The order cites statistics showing a growing percentage of foreign workforce share in areas such as computers and math, which the White House claimed “has made it even more challenging for college graduates trying to find IT jobs, allowing employers to hire foreign workers at a significant discount to American workers.”
Jennifer Minear
To say that I have been fielding concerned calls about this issue would be a considerable understatement.
— Jennifer Minear, Charlottesville
Left unanswered in the proclamation was who would be on the hook for the $100,000 fee and which specific applicants are exempt from the fee.
“The proclamation was, to put it generously, poorly drafted and missing a lot of important information necessary to understand its scope and meaning,” Minear said.
On Oct. 20, USCIS issued guidance related to the $100,000 proclamation, clarifying that the fee does not apply to “an alien inside the United States” requesting an amendment, change or status or extension of stay, and that current H-1B visa holders are not prevented from traveling in and out of the country.
USCIS further stated that the secretary of Homeland Security can grant exemption to the $100,000 payment “in the extraordinarily rare circumstance where the Secretary has determined that a particular alien worker’s presence in the United States as an H-1B worker is in the national interest” and that no American worker can fill that role.
Notably, the updated guidance includes the terms “extraordinarily rare” and “high threshold,” terms absent from the initial executive order.
Minear said that the “national interest” exemption “is narrowed considerably” by the USCIS language.
“I am extremely skeptical that anyone will be approved for an exemption based on the process and criteria described,” Minear said.
USCIS also provided a pay.gov link through which “petitioners should submit the required $100,000 payment” and clarified that petitioners must make payment prior to filing with USCIS.
Not explicitly clarified in the updated guidance was who exactly is supposed to pay the $100,000 fee.
Dustin Dyer
While the stated aim sounds lofty, the restrictions imposed by this proclamation are short-sighted and detrimental to the U.S. economy.
— Dustin Dyer, Henrico
Minear said her clients, many of whom are in the health care or education industries, are seeking guidance on next steps regarding the fee.
“Maybe a company like Amazon or Meta could afford to pay $100,000 per worker to hire H-1B employees,” Minear said. “My clients sure can’t.”
The updated guidance by USCIS comes as two federal lawsuits have been filed challenging the executive order.
The U.S Chamber of Commerce filed suit in the U.S. District Court for the District of Columbia on Oct. 16, arguing that Congress has the authority over H-1B visas and that the $100,000 fee would inflict significant harm on American businesses.

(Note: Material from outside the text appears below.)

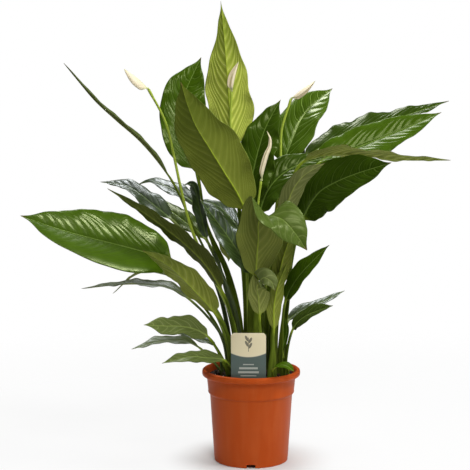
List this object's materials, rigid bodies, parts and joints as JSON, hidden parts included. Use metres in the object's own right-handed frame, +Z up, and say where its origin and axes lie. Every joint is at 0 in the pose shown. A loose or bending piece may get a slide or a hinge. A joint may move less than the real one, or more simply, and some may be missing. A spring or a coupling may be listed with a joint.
{
  "type": "potted peace lily",
  "caption": "Leafy house plant with long-stalked pointed leaves and white hooded flowers, growing in a round nursery pot.",
  "frame": {"origin": "middle of the pot's underside, on the surface that the pot stands on", "axes": "+Z up, -Y towards the front, where the label stands, +X to the right seen from the front"},
  "size_m": [0.7325, 0.4132, 0.7902],
  "materials": {
    "pot_plastic": "satin moulded",
    "soil": "crumbly",
    "label_card": "smooth",
    "leaf": "waxy",
    "flower_stalk": "waxy",
    "spathe": "satin",
    "spadix": "matte"
  },
  "bodies": {
    "root": {"nursery_pot": "pot_plastic", "potting_soil": "soil", "plant_label": "label_card", "leaf_tall": "leaf", "leaf_broad_front": "leaf", "leaf_back_left_high": "leaf", "leaf_centre_back": "leaf", "leaf_right_high": "leaf", "leaf_far_right_upper": "leaf", "leaf_far_right_lower": "leaf", "leaf_right_flat": "leaf", "leaf_right_dark": "leaf", "leaf_right_inner": "leaf", "leaf_right_grey": "leaf", "leaf_front_folded": "leaf", "leaf_small_right": "leaf", "leaf_small_folded": "leaf", "leaf_low_right_a": "leaf", "leaf_low_right_b": "leaf", "leaf_great_left": "leaf", "leaf_left_under": "leaf", "leaf_left_long": "leaf", "leaf_thin_high_left": "leaf", "leaf_back_left_a": "leaf", "leaf_back_left_b": "leaf", "leaf_left_inner": "leaf", "leaf_striped": "leaf", "leaf_silver_back": "leaf", "leaf_low_left_long": "leaf", "leaf_low_left_behind": "leaf", "leaf_low_left_broad": "leaf", "leaf_low_left_edge": "leaf", "leaf_low_left_back": "leaf", "leaf_rim_left": "leaf", "leaf_right_olive": "leaf", "leaf_right_strip": "leaf", "leaf_low_right_c": "leaf", "leaf_rim_right": "leaf", "leaf_back_right_tip": "leaf", "leaf_back_left_low": "leaf", "leaf_rear_left": "leaf", "leaf_rear_right": "leaf", "flower_a_stalk": "flower_stalk", "flower_a_spathe": "spathe", "flower_a_spadix": "spadix", "flower_b_stalk": "flower_stalk", "flower_b_spathe": "spathe", "flower_b_spadix": "spadix", "flower_c_stalk": "flower_stalk", "flower_c_spathe": "spathe", "flower_c_spadix": "spadix", "flower_d_stalk": "flower_stalk", "flower_d_spathe": "spathe", "flower_d_spadix": "spadix"}
  },
  "joints": []
}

Some two weeks earlier, a diverse group of plaintiffs representing multiple industries filed suit in the U.S. District Court for the Northern District of California, providing similar arguments and claiming harms to health care and education employers.
Due to the pending federal suits, Minear cautioned that it is “exceedingly difficult to advise clients in this environment.”
Looking ahead
Dyer anticipated potential economic impacts should the executive order survive scrutiny by the federal courts.
“H-1B professional workers, particularly those in fields like technology, health care and research, play a critical role in driving innovation and filling labor gaps that U.S. workers cannot always address,” Dyer said. “Limiting their entry by imposing an outrageous fee to utilize the H-1B program not only threatens America’s global competitiveness but also undermines businesses and industries that rely on specialized skills.”
Minear said her office receives so many inquiries on the H-1B visa issue that she has created templated email responses to the inquiries.
“There are, of course, no clients who can afford to pay a $100,000 additional fee to use the H-1B program, so if the fee is allowed to stand, it will effectively gut the H-1B visa program,” Minear said.
Dyer noted a possible alternative for long-term success that he theorized would benefit all stakeholders.
“The long-term economic costs far outweigh any perceived short-term benefits, and the U.S. should instead focus on policies that support both domestic workers and the talent we attract from around the world,” Dyer said.
Ultimately, Minear said the situation remains fluid while practitioners await more definitive guidance from the federal government and the resolution of the federal lawsuits.
“Hopefully, we will soon have an injunction from a federal District Court or, at minimum, further guidance from the administration that blunts the catastrophic impact of this proclamation on sectors of the economy that rely heavily on H-1B workers,” she said.
Specifically, Minear emphasized that H-1B visas are often the only temporary visa status available to Virginia’s doctors, lawyers, architects, engineers and teachers.
“The impact on Virginia’s education and health care system is certain to be profoundly negative if the proclamation remains in effect,” she said.